In cooperation with U.S. immigration and customs enforcement, World Vision is also preparing the billboards that will go up later this year in Phnom Penh and Bangkok. World Vision also has programmes to train Cambodian police and tourist officials on how to combat sex tourism and operates shelters and rehabilitation services for sexually abused children.
The U.S. is giving human-rights group International Justice Mission $1 million to investigate human trafficking in countries like Cambodia and to share its findings with local and American law-enforcement officers. Miller credits the organization, which sometimes conducts daring raids on brothels, with rescuing "hundreds of victims" and facilitating "many arrests and convictions" of foreign tourists sexually abusing children.
Another non-governmental group, End Child Prostitution in Asian Tourism (Ecpat), is hosting an event with Unicef and Sweden`s Queen Silvia in New York on April 21 to press U.S. travel agencies to adopt the rigorous Code of Conduct to Protect Children from Sexual Exploitation in Travel and Tourism, similar to a code adopted by many European countries.
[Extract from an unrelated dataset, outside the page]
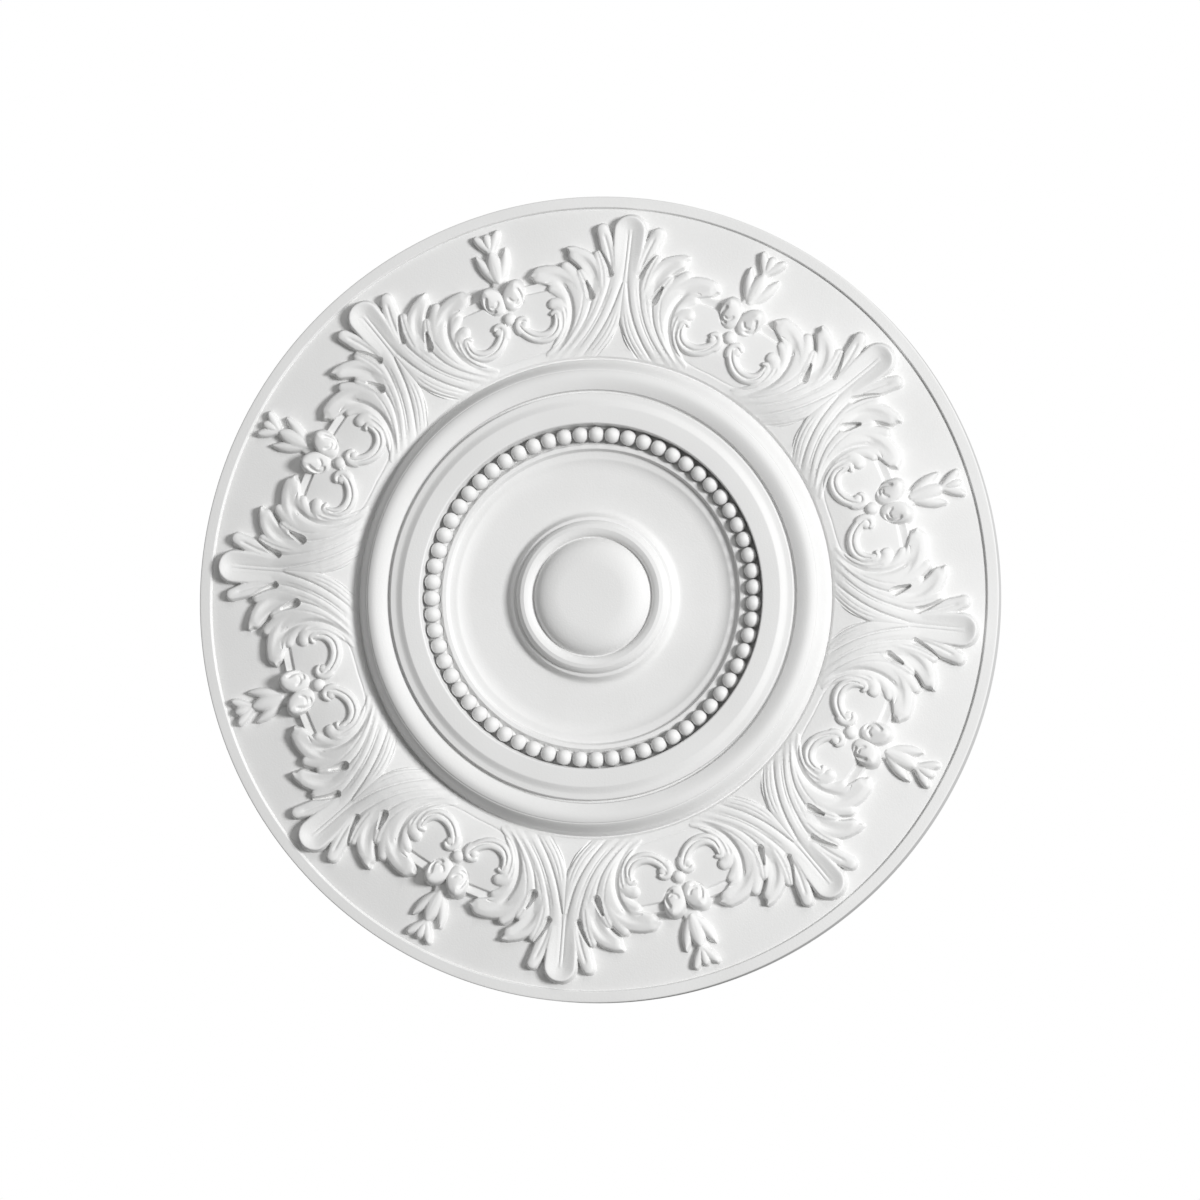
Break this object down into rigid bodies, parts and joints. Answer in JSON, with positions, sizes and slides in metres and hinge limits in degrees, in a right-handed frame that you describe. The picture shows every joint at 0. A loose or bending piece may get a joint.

Ecpat estimates that about 25% of the sex tourists around the world are U.S. citizens. Equality Now, an international human-rights organization that targeted Big Apple for seven years before the February indictment of its owners, is now setting its sights on other U.S. sex-tour operators.
Equality Now scored another victory of sorts last November when Ultimate Asian Sex Tour, a Hawaii-based operation, shut down its Web site promoting Bangkok as the world`s "sex capital" because of "pressure from women`s rights groups." But other U.S. companies continue advertising sex tours on their Web sites, with one in Florida promoting "erotic vacation destinations" in Asia.